### What is expected
Only the lines from the line that has "box = item.Shape.optimalBoundingBox(False)" through the line that has "if empty is" should be reproduced, exactly and with both ends kept.

** START Task data **

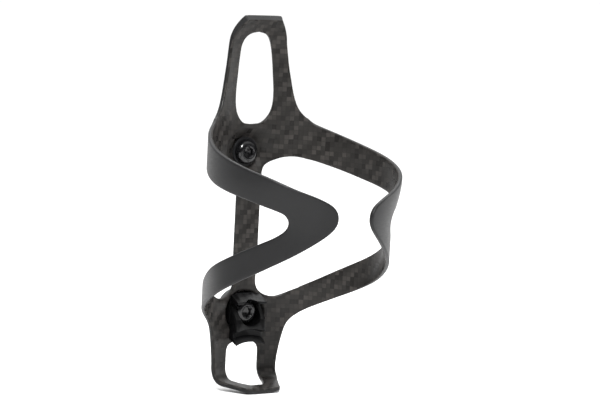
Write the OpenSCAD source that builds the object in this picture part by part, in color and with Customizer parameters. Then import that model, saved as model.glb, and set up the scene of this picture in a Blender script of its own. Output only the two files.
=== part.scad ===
// Water bottle cage: thin carbon moulding on a cylinder around the bottle, bumper block, two M5 bolts.
// Row frame: origin midway between the two bolts on the rear mounting face, +Z up along the bottle,
// +Y towards the frame tube, open front of the cage towards -Y. All sizes in millimetres.

/* [Mounting] */
// distance between the two bolts, the standard for bottle cages
bolt_pitch = 64; // [63:0.5:65]
// outer radius of the M5 shank beyond the mounting face
shank_r = 2.5; // [2.4:0.05:2.5]
// radius of the plain neck under the head
neck_r = 2.2; // [2.1:0.05:2.3]
// clearance hole radius in moulding, block and washer
hole_r = 2.75; // [2.65:0.05:2.9]
// radius of the mounting face of each rear boss
boss_r = 8.4; // [7.5:0.1:9]
// radius of the flat floor of the upper saucer
saucer_r = 6.4; // [6.1:0.1:7]
// laminate left under the bolt head
floor_t = 2.2; // [1.8:0.1:2.6]

/* [Moulding] */
// inner radius of the cage before a bottle spreads it
cage_r = 35.4; // [34.8:0.1:36]
// laminate thickness
wall = 1.8; // [1.4:0.1:2]
// distance from the mounting face to the bottle axis
axis_d = 42.3; // [42:0.1:42.6]
// how far each arm closes in behind its nose
pinch = 1.5; // [0:0.1:2]
// how far the upper branch of each arm bows outward
bow = 1.9; // [0:0.1:2.2]
// how far the lower branch of each arm is drawn in near its root
tuck = 0.9; // [0:0.1:1.2]
// angle from the back at which each arm starts to flex
root_a = 38; // [37:0.5:39]
// slit left between arm and back plate at the flex line
slit = 0.3; // [0.2:0.05:0.4]

/* [Top hook] */
// height where the loop starts to roll forward
hook_z = 74; // [72:0.5:76]
// radius of the roll
hook_r = 17; // [15:0.5:19]
// how far the roll turns
hook_a = 45; // [38:1:48]
// thickness of the rolled lip
hook_t = 3.4; // [2.6:0.1:3.8]

/* [Foot] */
// height where the legs start to bend forward
foot_z = -54; // [-55:0.5:-53]
// inside radius of the bend
foot_r = 5; // [4:0.5:6]
// downward slope of the shelf
foot_a = 7; // [4:1:12]
// distance of the shelf's front edge from the mounting face
foot_y = 24.2; // [22:0.2:27]

/* [Bumper block] */
// width of the block
block_w = 14; // [12:0.2:15]
// how far the block stands out from the moulding
block_d = 6.4; // [5.6:0.1:7]
// rise of the block's lower edge in the middle
arch = 1.2; // [0.6:0.1:2]
// radius of the hollow that faces the bottle
hollow_r = 35; // [33:0.5:38]

/* [Bolts] */
// diameter of the button head
head_d = 10; // [9.4:0.1:10.4]
// height of the button head
head_h = 2.75; // [2.5:0.05:3]
// width across flats of the socket
hex_af = 4; // [3:0.5:4]
// depth of the socket
hex_h = 1.9; // [1.5:0.1:2.1]
// outer radius of the upper washer
washer_r = 5.9; // [5.6:0.1:6.1]
// thickness of the upper washer
washer_t = 0.8; // [0.6:0.1:1]
// shank length of the upper bolt
upper_l = 16; // [14:1:18]
// shank length of the lower bolt
lower_l = 20; // [18:1:22]

/* [Hidden] */
half = bolt_pitch / 2;
rm = cage_r + wall / 2;
ro = cage_r + wall;
y_in = -(axis_d - cage_r);
gap = 0.3;
slit_a = asin(slit / 2 / rm);
arch_r = (block_w * block_w / 4 + arch * arch) / 2 / arch;
pocket_y = y_in - 0.15;
carbon = [0.09, 0.09, 0.10];
plastic = [0.03, 0.03, 0.035];
steel = [0.06, 0.06, 0.065];

// smooth curve through a list of points, n steps per span, open or closed
function cat(a, b, c, d, t) = 0.5 * (2 * b + (c - a) * t + (2 * a - 5 * b + 4 * c - d) * t * t
                                     + (3 * b - a - 3 * c + d) * t * t * t);
function at(p, i) = p[min(max(i, 0), len(p) - 1)];
function curve(p, n) = concat([for (i = [0 : len(p) - 2], k = [0 : n - 1])
    cat(at(p, i - 1), p[i], p[i + 1], at(p, i + 2), k / n)], [p[len(p) - 1]]);
function flip(p) = [for (i = [len(p) - 1 : -1 : 0]) [-p[i][0], p[i][1]]];
function both(p) = concat(p, flip(p));
function ease(t) = let (u = min(max(t, 0), 1)) u * u * (3 - 2 * u);
function arc(cx, cz, r, a0, a1, n) = [for (i = [0 : n])
    [cx + r * cos(a0 + (a1 - a0) * i / n), cz + r * sin(a0 + (a1 - a0) * i / n)]];

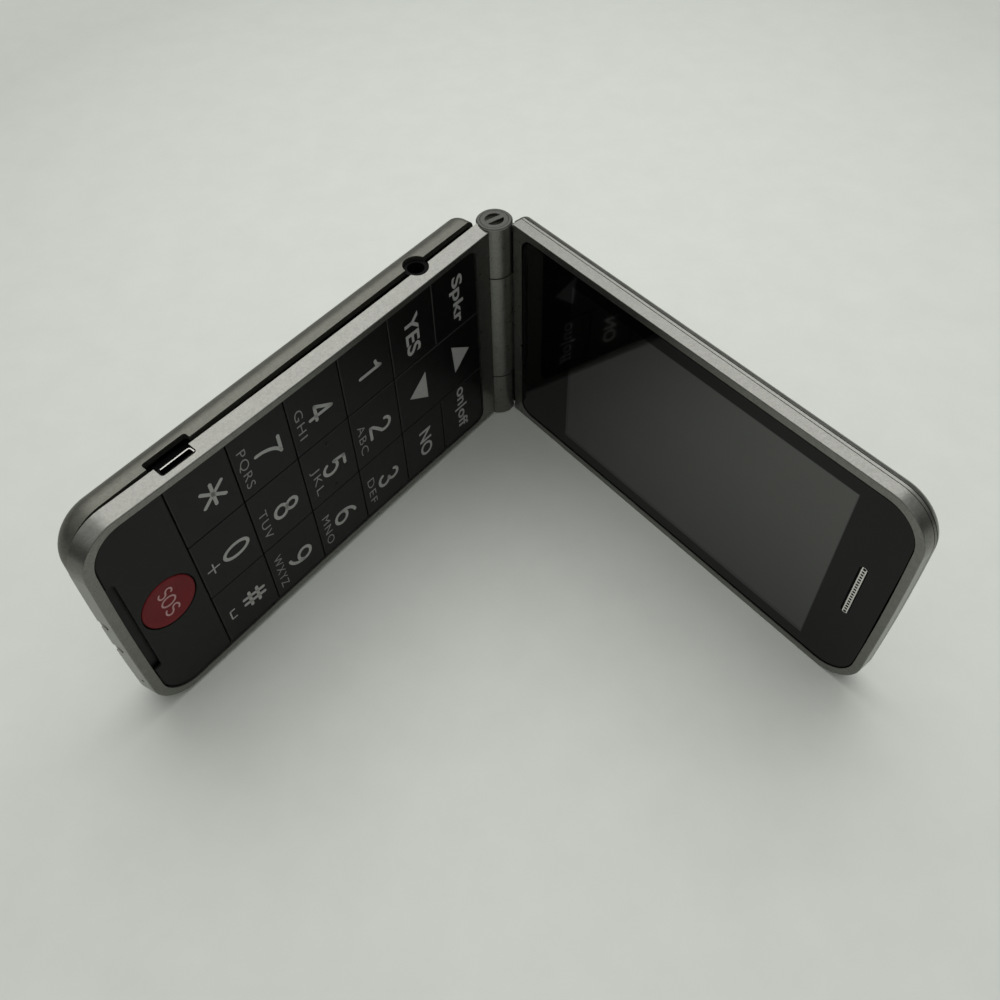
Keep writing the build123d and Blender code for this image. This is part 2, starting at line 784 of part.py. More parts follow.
# Back cover: a tapered tray with speaker slots and the notches of the two sockets
with BuildPart() as back_cover:
    with BuildSketch(cover_plane.offset(cover_edge_level)):
        add(outline(cover_near, cover_reach, half_width, 0, base_corner, 0))
    extrude(amount=cover_back_level - cover_edge_level)
    fillet(back_cover.edges().group_by(up_cover)[0].sort_by(along_cover)[1:], cover_round)
    near_face = back_cover.faces().sort_by(along_cover)[0]
    fillet(near_face.edges().sort_by(up_cover)[:-1], cover_near_round)
    offset(amount=-cover_wall, openings=back_cover.faces().sort_by(up_cover)[-1])
    with BuildSketch(cover_plane.offset(cover_back_level)):
        with Locations((speaker_centre, 0)):
            with GridLocations(slot_pitch, 0, slot_count, 1):
                SlotOverall(slot_length, slot_width, rotation=90)
    extrude(amount=cover_wall, mode=Mode.SUBTRACT)
    with BuildSketch(base_section(phone_width)):
        with Locations((jack_centre, jack_level)):
            Circle(jack_collar_radius + jack_opening_gap)
    extrude(amount=-2 * cover_wall, mode=Mode.SUBTRACT)
    with BuildSketch(base_section(phone_width)):
        with Locations((usb_centre, front_bottom)):
            plug_relief_height = 2 * (plug_relief_depth + body_gap) + usb_height / 2
            RectangleRounded(plug_relief_width, plug_relief_height, usb_corner)
    extrude(amount=-2 * cover_wall, mode=Mode.SUBTRACT)
save(back_cover, "back_cover")

# Headset socket: body with a round collar and a blind bore for the plug
with BuildPart() as headset_jack:
    with BuildSketch(base_section(phone_width - jack_recess)):
        with Locations((jack_centre, jack_level)):
            Circle(jack_collar_radius)
    extrude(amount=-jack_collar_length)
    with BuildSketch(base_section(phone_width - jack_recess - jack_collar_length)):
        with Locations((jack_centre, jack_level)):
            Rectangle(2 * jack_body_half, 2 * jack_body_half)
    extrude(amount=-jack_body_length)
    with BuildSketch(base_section(phone_width - jack_recess)):
        with Locations((jack_centre, jack_level)):
            Circle(jack_bore_radius)
    extrude(amount=-jack_bore_length, mode=Mode.SUBTRACT)
save(headset_jack, "headset_jack")

# Side socket: a sheet shell with a tongue inside
with BuildPart() as usb_port:
    with BuildSketch(base_section(phone_width - usb_recess)):
        with Locations((usb_centre, usb_level)):
            RectangleRounded(usb_width, usb_height, usb_corner)
            RectangleRounded(usb_width - 2 * usb_sheet, usb_height - 2 * usb_sheet, usb_corner - usb_sheet,
                             mode=Mode.SUBTRACT)
    extrude(amount=-usb_depth)
    with BuildSketch(base_section(phone_width - usb_recess - usb_depth)):
        with Locations((usb_centre, usb_level)):
            RectangleRounded(usb_width, usb_height, usb_corner)
    extrude(amount=2 * usb_sheet)
    with BuildSketch(base_section(phone_width - usb_recess - usb_depth)):
        with Locations((usb_centre, usb_level)):
            Rectangle(usb_tongue_width, usb_tongue_thickness)
    extrude(amount=usb_tongue_length)
save(usb_port, "usb_port")

# Housing screws: four equal screws from the floor of the rear housing into the bosses
with BuildPart() as housing_screws:
    with BuildSketch(base_plane.offset(bay_top)):
        with Locations(*base_screws):
            Circle(screw_head_radius)
    extrude(amount=-screw_head_height)
    with BuildSketch(base_plane.offset(bay_top)):
        with Locations(*base_screws):
            Circle(screw_radius)
    extrude(amount=ledge_bottom - body_gap - bay_top)
    with BuildSketch(base_plane.offset(bay_top - screw_head_height)):
        with Locations(*base_screws):
            Rectangle(2 * screw_radius, screw_slot_width)
            Rectangle(screw_slot_width, 2 * screw_radius)
    extrude(amount=screw_head_height / 2, mode=Mode.SUBTRACT)
save(housing_screws, "housing_screws")

# Hinge caps: discs in the barrel's ends, with a D-shaped opening on each side of a bar
cap_bar = Plane.XY.rotated((0, 0, cap_bar_angle))
for name, height in (("hinge_cap_lower", 0), ("hinge_cap_upper", phone_width - cap_thickness)):
    with BuildPart() as hinge_cap:
        with BuildSketch(cap_bar.offset(height)):
            Circle(cap_radius)
            Circle(cap_slot_radius, mode=Mode.SUBTRACT)
            Rectangle(2 * cap_slot_radius + cap_groove, cap_bar_width)
        extrude(amount=cap_thickness)
    save(hinge_cap, name)

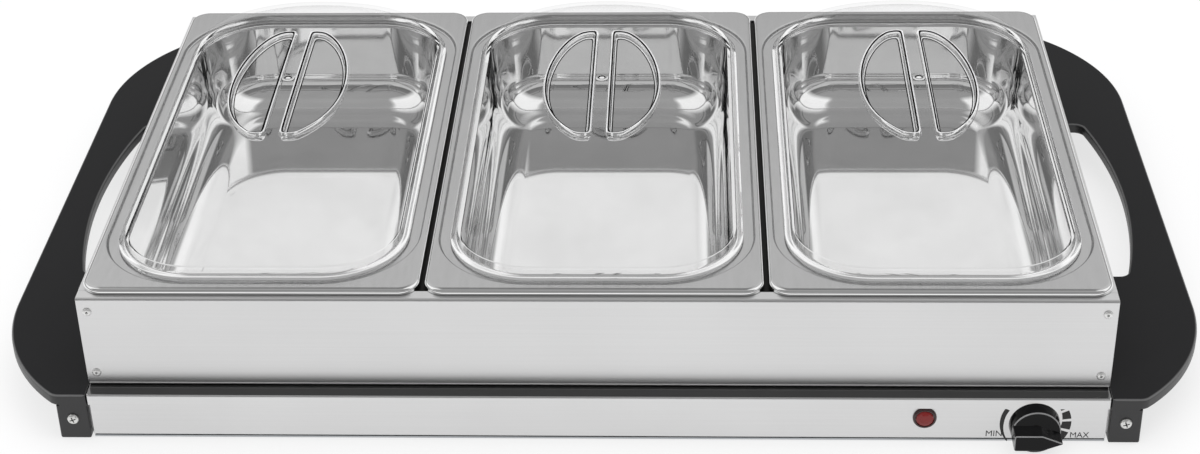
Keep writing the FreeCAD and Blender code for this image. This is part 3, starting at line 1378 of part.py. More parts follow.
def build():
    top_plate()
    front_panel()
    back_panel()
    end_panels()
    bottom_cover()
    cover_screws()
    for word, side in SIDES:
        handle(word, side)
    handle_screws()
    foot_pads()
    heater_element()
    heater_terminals()
    weld_studs()
    heater_clips()
    shield_spacers()
    heat_shield()
    stud_nuts()
    thermostat()
    thermostat_screws()
    thermostat_shaft()
    control_knob()
    lamp()
    cord_bushing()
    terminal_block()
    thermal_fuse()
    internal_wires()
    rack_long_wall("rack_front", rack_front, 1)
    rack_long_wall("rack_back", rack_back, -1)
    for word, side in SIDES:
        rack_side_wall(word, side)
    rack_rivets()
    rack_dividers()
    for step, word in enumerate(PAN_NAMES, start=-1):
        food_pan(word, step)
    lids()
    document.recompute()


def check():
    """Stops before writing if any object failed or any sub-part has no valid solid."""
    failed = [item.Name for item in document.Objects
              if any(word in item.State for word in ("Invalid", "Error"))]
    if failed:
        raise RuntimeError("failed objects: " + ", ".join(failed))
    for item in sub_parts:
        if item.Shape.isNull() or not item.Shape.isValid() or not item.Shape.Solids:
            raise RuntimeError("no valid solid in " + item.Label)


def write():
    os.makedirs("parts", exist_ok=True)
    for item in sub_parts:
        item.Shape.exportStep("parts/{}.step".format(item.Label))
        box = item.Shape.optimalBoundingBox(False)
        print("{:18s} {} solids {:9.0f} mm3  x {:.1f} {:.1f}  y {:.1f} {:.1f}  z {:.1f} {:.1f}".format(
            item.Label, len(item.Shape.Solids), item.Shape.Volume,
            box.XMin, box.XMax, box.YMin, box.YMax, box.ZMin, box.ZMax))


build()
check()
write()
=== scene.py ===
import math

import bmesh
import bpy
import numpy as np
from bpy.props import FloatProperty, FloatVectorProperty, PointerProperty
from bpy.types import Operator, Panel, PropertyGroup
from mathutils import Matrix, Vector
from mathutils.geometry import delaunay_2d_cdt


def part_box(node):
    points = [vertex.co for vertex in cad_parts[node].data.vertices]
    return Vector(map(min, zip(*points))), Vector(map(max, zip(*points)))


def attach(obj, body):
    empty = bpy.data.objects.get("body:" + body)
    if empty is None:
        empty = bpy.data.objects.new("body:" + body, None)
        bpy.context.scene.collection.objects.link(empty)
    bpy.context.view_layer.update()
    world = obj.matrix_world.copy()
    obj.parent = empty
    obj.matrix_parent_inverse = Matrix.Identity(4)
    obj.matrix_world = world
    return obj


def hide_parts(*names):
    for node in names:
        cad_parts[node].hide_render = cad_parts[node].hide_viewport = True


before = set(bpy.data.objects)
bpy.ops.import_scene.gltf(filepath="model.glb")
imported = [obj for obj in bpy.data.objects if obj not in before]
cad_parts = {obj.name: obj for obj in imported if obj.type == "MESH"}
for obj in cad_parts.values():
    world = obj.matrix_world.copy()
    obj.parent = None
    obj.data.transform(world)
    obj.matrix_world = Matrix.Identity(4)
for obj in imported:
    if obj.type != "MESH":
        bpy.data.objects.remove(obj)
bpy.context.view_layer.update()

bl_info = {
    "name": "Electric food warmer tray",
    "version": (1, 0, 0),
    "blender": (4, 5, 0),
    "location": "View3D > Sidebar > Warmer",
    "description": "Three-pan electric food warmer with clear lids",
    "category": "Object",
}

MM = 0.001
PANS = ("left", "center", "right")
TINY = 1e-9  # a length that counts as nought
QUARTER = 24  # steps round a corner of the pans and lids


# ---------------------------------------------------------------- shapes in numpy

def node_box(name):
    """Lowest and highest corner of a CAD node as two arrays in millimetres."""
    low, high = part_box(name)
    return np.array(low) / MM, np.array(high) / MM


def circle(degrees):
    """Points on a circle of radius one: cosine and sine of each angle."""
    turn = np.radians(degrees)
    return np.stack([np.cos(turn), np.sin(turn)], -1)


def full_turn(count):
    """Evenly spaced points all round a circle of radius one."""
    return circle(np.linspace(0, 360, count, endpoint=False))


def arc(centre, radius, start, stop, count):
    """Points on a circle: centre plus radius times cosine and sine of evenly spaced degrees."""
    return np.asarray(centre, float) + radius * circle(np.linspace(start, stop, count))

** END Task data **

### Solution
        box = item.Shape.optimalBoundingBox(False)
        print("{:18s} {} solids {:9.0f} mm3  x {:.1f} {:.1f}  y {:.1f} {:.1f}  z {:.1f} {:.1f}".format(
            item.Label, len(item.Shape.Solids), item.Shape.Volume,
            box.XMin, box.XMax, box.YMin, box.YMax, box.ZMin, box.ZMax))


build()
check()
write()
=== scene.py ===
import math

import bmesh
import bpy
import numpy as np
from bpy.props import FloatProperty, FloatVectorProperty, PointerProperty
from bpy.types import Operator, Panel, PropertyGroup
from mathutils import Matrix, Vector
from mathutils.geometry import delaunay_2d_cdt


def part_box(node):
    points = [vertex.co for vertex in cad_parts[node].data.vertices]
    return Vector(map(min, zip(*points))), Vector(map(max, zip(*points)))


def attach(obj, body):
    empty = bpy.data.objects.get("body:" + body)
    if empty is None:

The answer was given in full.